Now time to plot these images!

; Plotting is simple with our figure script
fig = m81_maps(sfr_map_mpfit, mass_map_mpfit, ssfr_map_mpfit, tauv_diff_map_mpfit, ltir_map_mpfit, pvalue_map_mpfit)
maps of the derived spatially resolved properties of M81 using the MPFIT algorithm.

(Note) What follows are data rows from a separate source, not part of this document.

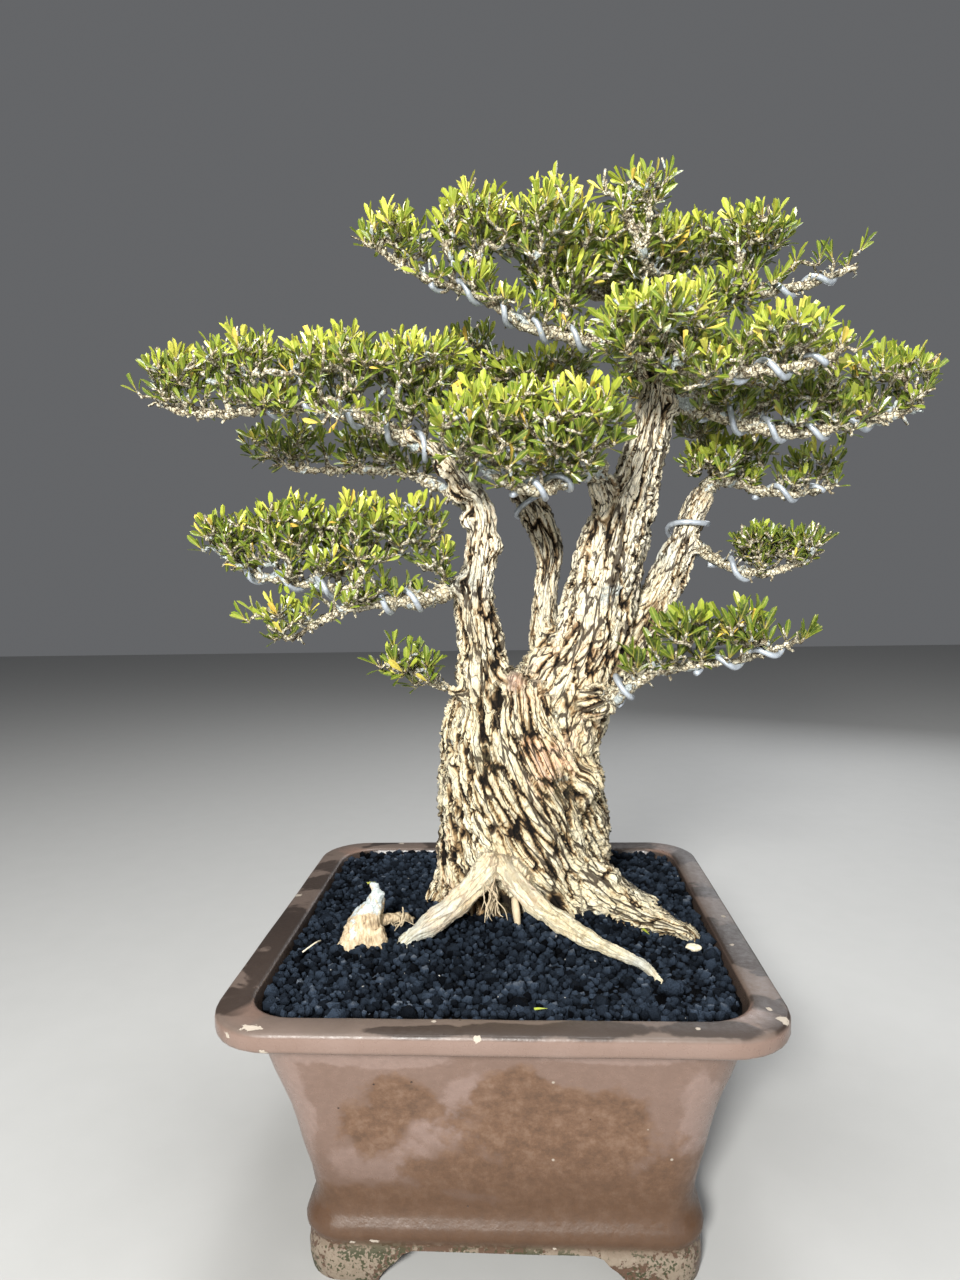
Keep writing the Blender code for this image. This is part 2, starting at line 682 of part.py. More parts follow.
class Wire:
    """A wire wound round one stretch of a branch."""

    def __init__(self, path, stretch):
        self.path = path
        self.lengths = path_lengths(path)
        self.start, self.end = (share * self.lengths[-1] for share in stretch)
        self.line = self.helix()

    def clears(self, foot, knot):
        """Whether a twig from foot to knot, and the knot itself, stay off the wire."""
        for a, b in zip(self.line, self.line[1:]):
            a, b = a.to_3d(), b.to_3d()
            if distance_to_bar(knot, a, b) < (KNOT_RADIUS + WIRE_RADIUS + WOOD_ROOM) * MM:
                return False
            for step in range(TWIG_CHECKS):
                point = foot.lerp(knot, step / TWIG_CHECKS)
                if distance_to_bar(point, a, b) < (TWIG_RADIUS + WIRE_RADIUS + WOOD_ROOM) * MM:
                    return False
        return True

    def helix(self):
        count = int((self.end - self.start) / (WIRE_PITCH * MM) * WIRE_STEPS)
        points = []
        for step in range(count + 1):
            length = self.start + step * WIRE_PITCH * MM / WIRE_STEPS
            point, way = at_length(self.path, self.lengths, length)
            down = Vector((0.0, 0.0, -1.0))
            down = (down - way * down.dot(way)).normalized()
            side = way.cross(down)
            angle = 2 * math.pi * step / WIRE_STEPS
            reach = (point.w + (WIRE_RADIUS + GAP) * MM) / math.cos(math.pi / WIRE_STEPS)
            place = point.to_3d() + (down * math.cos(angle) + side * math.sin(angle)) * reach
            points.append(Vector((*place, WIRE_RADIUS * MM)))
        return points


def tuft_places(pad, rng):
    """The middles of one bunch's tufts, spread evenly over its width and depth and highest in its middle."""
    middle = Vector(pad[:3])
    a, b, c = pad[3:]
    spread = Vector(max(size - TUFT_REACH, 0.0) for size in (a, b, c))
    count = max(1, round(TUFTS_FOR_AREA * (a * b + b * c + a * c)))
    golden = math.pi * (3 - math.sqrt(5))
    start = rng.uniform(0.0, 2 * math.pi)
    places = []
    for number in range(count):
        out = math.sqrt((number + 0.5) / count) if count > 1 else 0.0
        angle = start + golden * number
        rise = spread.z * (1.0 - BUNCH_DOME * out * out)
        offset = Vector((spread.x * out * math.cos(angle), spread.y * out * math.sin(angle), rise)) * BUNCH_SPREAD
        offset.z -= BUNCH_DROP + BUNCH_STAGGER * (number % 2)
        places.append((middle + offset) * MM)
    return places


def plan_twig(knot, path, lengths, wire):
    """The twig that carries one tuft: it leans along the branch and rises where a wire leaves it room."""
    nearest = nearest_length(path, lengths, knot)
    height = (at_length(path, lengths, nearest)[0].to_3d() - knot).length
    wanted = max(nearest - TWIG_LEAN * height, TWIG_NEAREST * MM)
    for number in range(TWIG_TRIES):
        shift = TWIG_SHIFT * MM * ((number + 1) // 2) * (1 if number % 2 else -1)
        foot = at_length(path, lengths, wanted + shift)[0].to_3d()
        if wire is None or wire.clears(foot, knot):
            return [Vector((*point, TWIG_RADIUS * MM)) for point in (foot, knot)]
    return None


def leaf_aim(facet_way, rng):
    jitter = Vector(rng.uniform(-LEAF_JITTER, LEAF_JITTER) for _ in range(3))
    return (facet_way + Vector((0.0, 0.0, LEAF_LIFT)) + jitter).normalized()


def grow_leaf(bm, facet, root, way, length):
    """Draws one facet of a knot out into a blade: a narrow root, a broad middle with a rib, and a tip."""
    blade = bmesh.ops.extrude_discrete_faces(bm, faces=[facet])["faces"][0]
    left, right, rib = blade.verts
    side = right.co - left.co
    side = (side - way * side.dot(way)).normalized()
    middle = root + way * length * LEAF_WIDEST
    left.co = middle - side * LEAF_WIDTH * 0.5 * MM
    right.co = middle + side * LEAF_WIDTH * 0.5 * MM
    rib.co = middle + way.cross(side) * LEAF_THICKNESS * MM
    tip = bmesh.ops.poke(bm, faces=[blade])["verts"][0]
    tip.co = root + way * length


def tuft_mesh(middle, twig_way, rng, clearance, owner, collection):
    """A small woody knot with leaves growing from the facets that face up and outwards."""
    bm = bmesh.new()
    bmesh.ops.create_icosphere(bm, subdivisions=1, radius=KNOT_RADIUS * MM)
    turn, tip_over = rng.uniform(0.0, 2 * math.pi), rng.uniform(0.0, 1.0)
    spin = Matrix.Rotation(turn, 3, "Z") @ Matrix.Rotation(tip_over, 3, "X")
    bmesh.ops.rotate(bm, matrix=spin, verts=bm.verts)
    bmesh.ops.translate(bm, vec=middle, verts=bm.verts)
    for facet in list(bm.faces):
        root = facet.calc_center_median()
        facet_way = (root - middle).normalized()
        if facet_way.z < LEAF_LOWEST or facet_way.dot(twig_way) > TWIG_SHADOW:
            continue
        length = LEAF_LENGTH * MM * rng.uniform(LEAF_SHORTEST, 1.0)
        for _ in range(LEAF_TRIES):
            way = leaf_aim(facet_way, rng)
            tip = root + way * length
            if clearance.is_clear(root, tip, owner):
                clearance.add_leaf(root, tip, owner)
                grow_leaf(bm, facet, root, way, length)
                break
    return mesh_object("tuft", bm, collection)


def make_spray(name, plan, clearance, collection):
    """One leafy branch as a single body: branch, forks, twigs and tufts."""
    rng = random.Random(f"{SEED} {name}")
    branch = curve_tube(f"spray_{name}", plan["branch"], 1, collection)
    pieces = [curve_tube("fork", fork, 0, collection) for fork in plan["forks"]]
    pieces += [curve_tube("twig", twig, 0, collection) for twig in plan["twigs"]]
    for foot, knot in ((twig[0].to_3d(), twig[1].to_3d()) for twig in plan["twigs"]):
        twig_way = (foot - knot).normalized()
        pieces.append(tuft_mesh(knot, twig_way, rng, clearance, name, collection))
    boolean(branch, "UNION", pieces)
    keep_main_body(branch)
    return branch


def plan_spray(name, spray, clearance):
    """Works out the branch, the forks, the wire and the twigs of one spray, and reserves their room."""
    branch = branch_path(spray)
    forks = [in_metres(points) for points in spray.get("forks", ())]
    wire = Wire(branch, spray["wired"]) if "wired" in spray else None
    rng = random.Random(f"{SEED} places {name}")
    tracks = [(branch, wire)] + [(fork, None) for fork in forks]
    twigs = []
    for pad in spray["pads"]:
        track, track_wire = min(tracks, key=lambda each: track_distance(each[0], pad))
        for place in tuft_places(pad, rng):
            twigs.append(plan_twig(place, track, path_lengths(track), track_wire))
    twigs = [twig for twig in twigs if twig]
    for line in [branch, *forks, *twigs]:
        clearance.add_path(line, WOOD_ROOM, name)
    if wire:
        clearance.add_path(wire.line, WOOD_ROOM, f"wire {name}")
    return {"branch": branch, "forks": forks, "wire": wire, "twigs": twigs}


def make_sprays_and_wires(collection):
    """Plans every spray first, so that each leaf can be kept clear of all the wood and wire."""
    clearance = Clearance()
    for points in LIMBS.values():
        clearance.add_path(in_metres(points), BARK_RIDGE, "wood")
    plans = {name: plan_spray(name, spray, clearance) for name, spray in SPRAYS.items()}
    sprays = [make_spray(name, plan, clearance, collection) for name, plan in plans.items()]
    wires = [
        curve_tube(f"wire_{name}", plan["wire"].line, 0, collection, keep_curve=True)
        for name, plan in plans.items()
        if plan["wire"]
    ]
    return sprays, wires


def track_distance(track, pad):
    lengths = path_lengths(track)
    middle = Vector(pad[:3]) * MM
    point, _ = at_length(track, lengths, nearest_length(track, lengths, middle))
    return (point.to_3d() - middle).length


# Assembly


def finish(obj, material, parent):
    obj.data.materials.clear()
    obj.data.materials.append(material)
    obj.parent = parent


def main():
    clear_scene()
    scene = bpy.context.scene
    collection = bpy.data.collections.new("boxwood bonsai")
    cutters = bpy.data.collections.new("cutters")
    scene.collection.children.link(collection)
    scene.collection.children.link(cutters)
    materials = make_materials()
    bonsai = bpy.data.objects.new("bonsai", None)
    collection.objects.link(bonsai)

    finish(make_pot(collection, cutters), materials["stoneware"], bonsai)
    for mesh in make_drain_meshes(collection):
        finish(mesh, materials["drain plastic"], bonsai)
    finish(make_soil(collection, cutters, make_wood_cutter(cutters)), materials["lava soil"], bonsai)
    finish(make_wood(collection), materials["bark"], bonsai)
    finish(make_stump(collection), materials["weathered wood"], bonsai)
    sprays, wires = make_sprays_and_wires(collection)
    for spray in sprays:
        finish(spray, materials["foliage"], bonsai)
    for wire in wires:
        finish(wire, materials["aluminium"], bonsai)
    bonsai.location = Vector(POT_MIDDLE) * MM


main()
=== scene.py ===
"""The looks of a boxwood bonsai in its square pot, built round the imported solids.

The tables are in millimetres from the middle of the pot, at the height of its feet, as in the part's source.
Every mesh is made in that frame and moved into the shared frame as its last step.
"""

import json
import logging
import math
from dataclasses import dataclass, field
from enum import Enum
from typing import Iterable, Sequence

import bmesh
import bpy
import numpy as np
from mathutils import Matrix, Vector, noise

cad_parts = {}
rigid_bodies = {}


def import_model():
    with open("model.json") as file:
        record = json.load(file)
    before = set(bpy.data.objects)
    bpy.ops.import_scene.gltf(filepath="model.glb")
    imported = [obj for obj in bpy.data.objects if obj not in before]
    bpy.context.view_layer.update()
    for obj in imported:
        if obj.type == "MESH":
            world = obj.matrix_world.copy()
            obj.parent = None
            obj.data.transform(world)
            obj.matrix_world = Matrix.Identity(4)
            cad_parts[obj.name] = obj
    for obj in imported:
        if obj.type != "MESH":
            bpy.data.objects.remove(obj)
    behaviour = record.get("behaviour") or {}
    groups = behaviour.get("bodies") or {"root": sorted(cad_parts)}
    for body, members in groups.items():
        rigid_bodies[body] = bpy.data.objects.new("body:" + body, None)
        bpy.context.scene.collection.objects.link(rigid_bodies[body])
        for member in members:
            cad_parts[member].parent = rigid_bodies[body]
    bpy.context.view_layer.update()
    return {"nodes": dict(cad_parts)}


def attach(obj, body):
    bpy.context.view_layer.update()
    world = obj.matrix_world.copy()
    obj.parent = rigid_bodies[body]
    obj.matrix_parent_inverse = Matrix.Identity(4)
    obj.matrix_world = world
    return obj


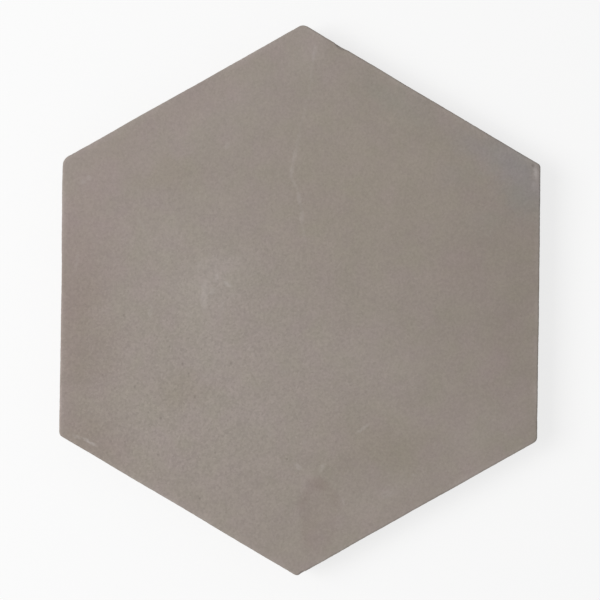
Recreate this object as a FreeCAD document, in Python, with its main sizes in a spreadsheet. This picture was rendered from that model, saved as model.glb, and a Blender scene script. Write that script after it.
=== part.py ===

From these panels, we can see that the stellar mass, \(\tau_{{\rm DIFF}, V}\), and \(L_{\rm TIR}\) images are very similar to the MCMC results. The main difference is in the SFR and sSFR images. The differences in these images is mainly the lack of smoothness. This loss of smoothness is primarily due to the usage of the best fit rather than medians of the posterior as the pixel values, since the median of the posterior is rarely the same as the best-fit solution. Additionally, the central region can be seen to have best-fit solutions that are suggesting zero SFR in the MPFIT image. These zero values from MPFIT are not unexpected, since SFR posterior distributions from the MCMC algorithm generally show upper limits, with the maximum probability coinciding with zero.